Goal of the exercise ->
Copy out all of the data exactly as it appears.

Information provided ->
※ ※ ※

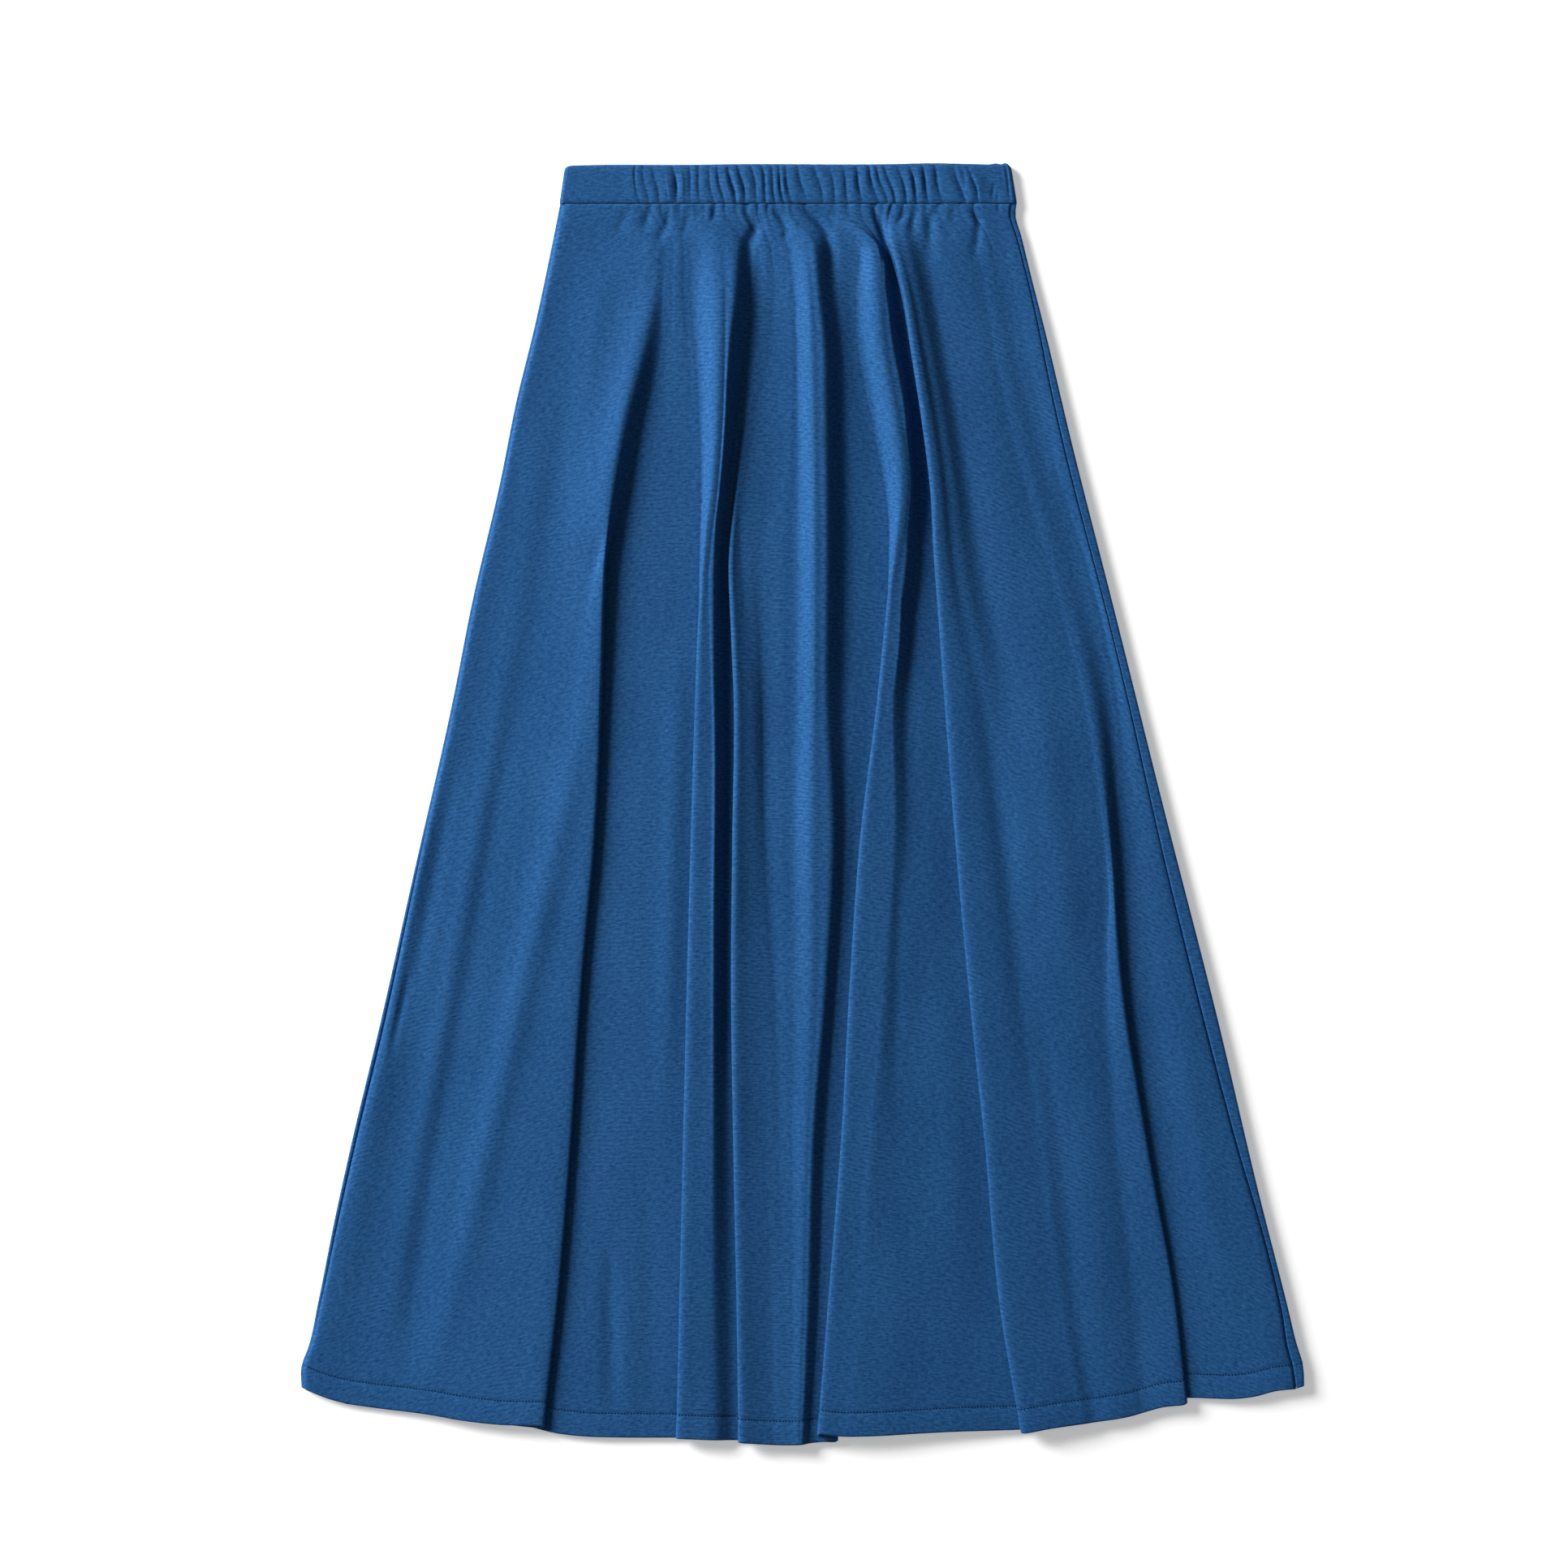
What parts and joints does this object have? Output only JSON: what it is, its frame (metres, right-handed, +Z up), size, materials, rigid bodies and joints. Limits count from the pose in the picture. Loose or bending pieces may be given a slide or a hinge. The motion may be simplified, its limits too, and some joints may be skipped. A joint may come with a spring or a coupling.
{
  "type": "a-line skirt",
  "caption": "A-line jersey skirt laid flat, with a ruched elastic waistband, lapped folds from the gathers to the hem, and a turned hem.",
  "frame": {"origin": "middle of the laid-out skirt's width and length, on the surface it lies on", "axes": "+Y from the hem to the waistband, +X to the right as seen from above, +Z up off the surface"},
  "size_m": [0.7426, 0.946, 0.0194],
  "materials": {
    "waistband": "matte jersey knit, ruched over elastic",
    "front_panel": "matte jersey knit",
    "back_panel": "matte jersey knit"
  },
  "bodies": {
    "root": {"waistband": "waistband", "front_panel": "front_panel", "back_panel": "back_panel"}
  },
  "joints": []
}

※ ※ ※

Expected output ->
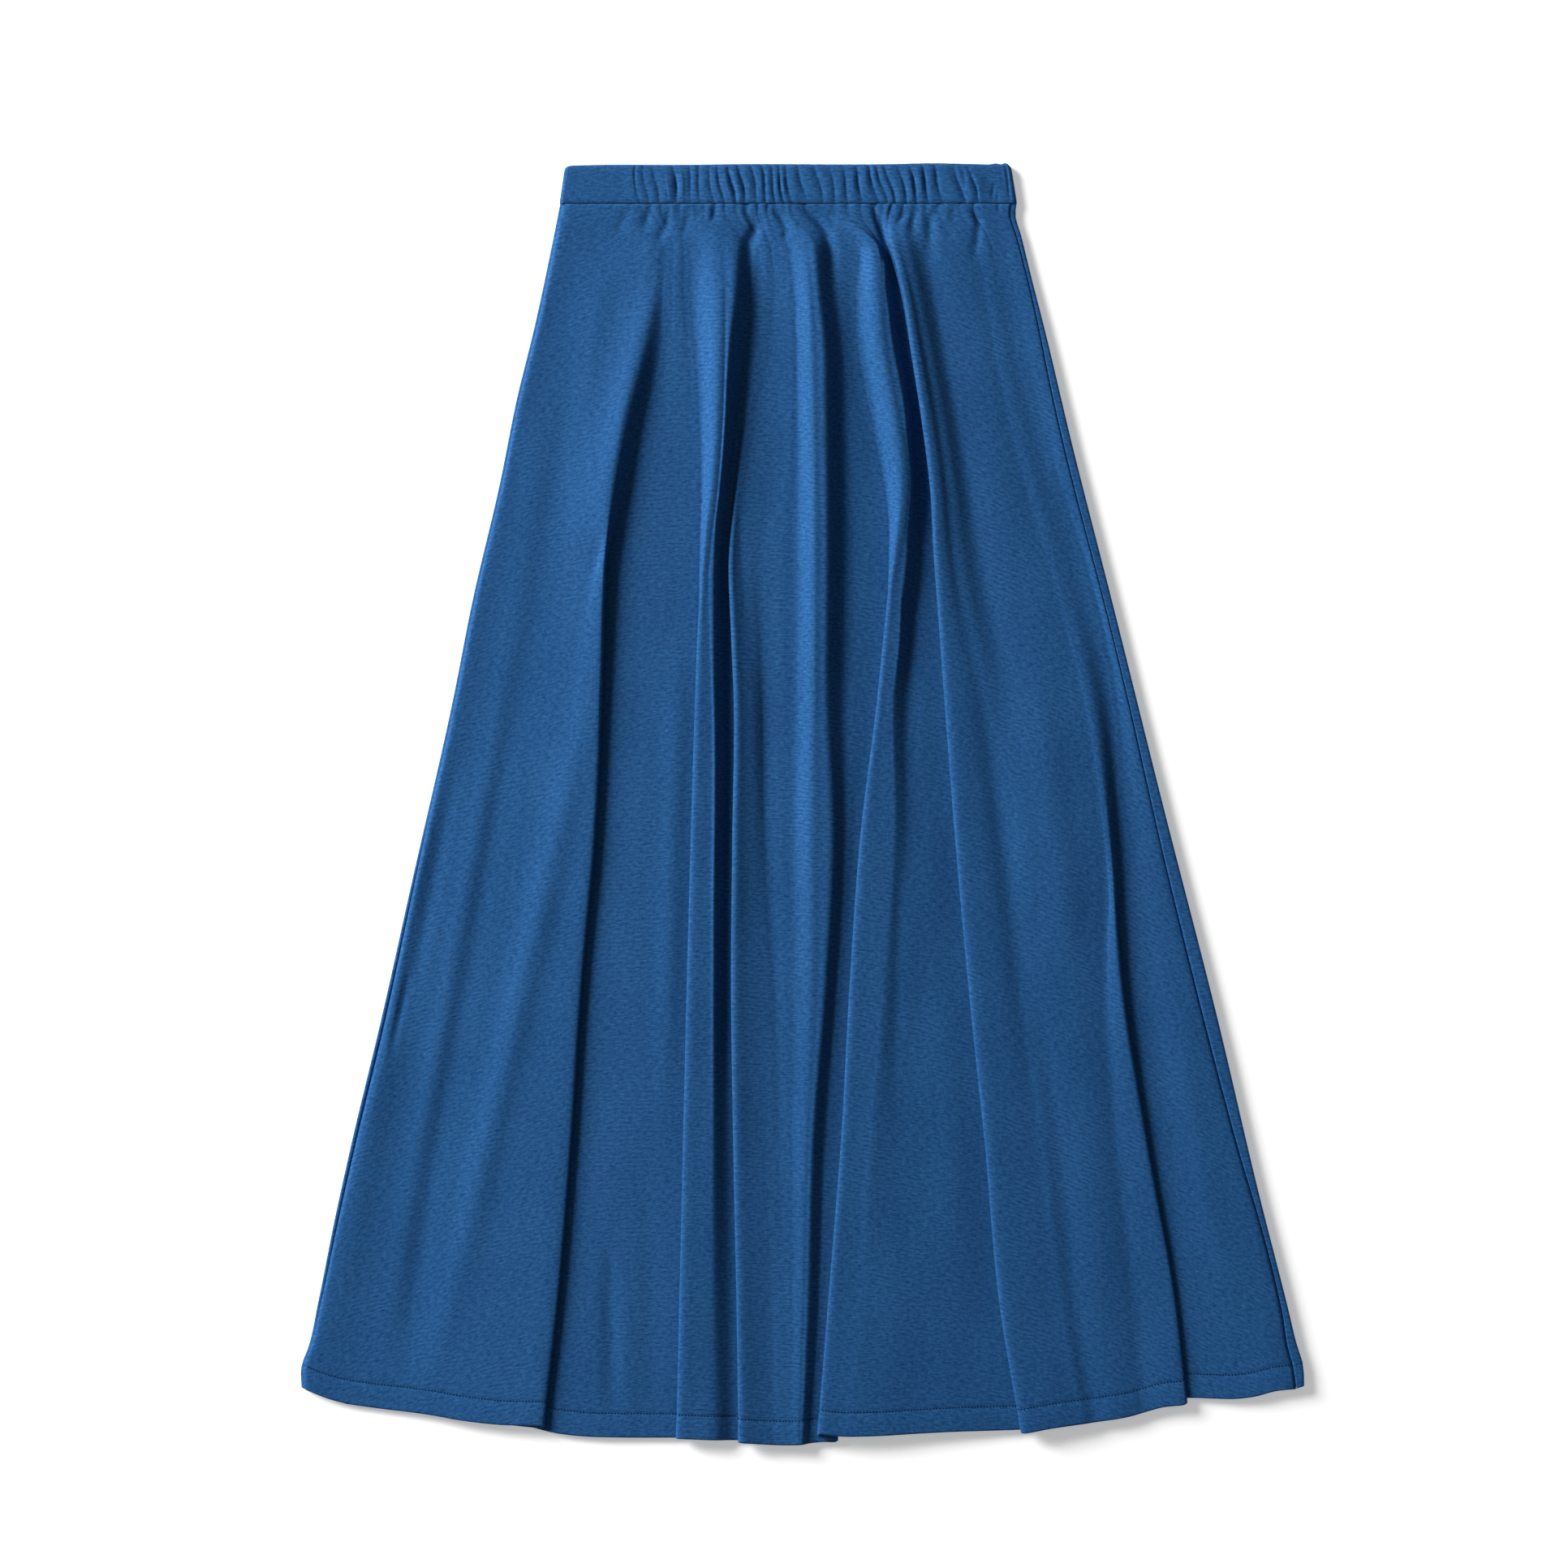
What parts and joints does this object have? Output only JSON: what it is, its frame (metres, right-handed, +Z up), size, materials, rigid bodies and joints. Limits count from the pose in the picture. Loose or bending pieces may be given a slide or a hinge. The motion may be simplified, its limits too, and some joints may be skipped. A joint may come with a spring or a coupling.
{
  "type": "a-line skirt",
  "caption": "A-line jersey skirt laid flat, with a ruched elastic waistband, lapped folds from the gathers to the hem, and a turned hem.",
  "frame": {"origin": "middle of the laid-out skirt's width and length, on the surface it lies on", "axes": "+Y from the hem to the waistband, +X to the right as seen from above, +Z up off the surface"},
  "size_m": [0.7426, 0.946, 0.0194],
  "materials": {
    "waistband": "matte jersey knit, ruched over elastic",
    "front_panel": "matte jersey knit",
    "back_panel": "matte jersey knit"
  },
  "bodies": {
    "root": {"waistband": "waistband", "front_panel": "front_panel", "back_panel": "back_panel"}
  },
  "joints": []
}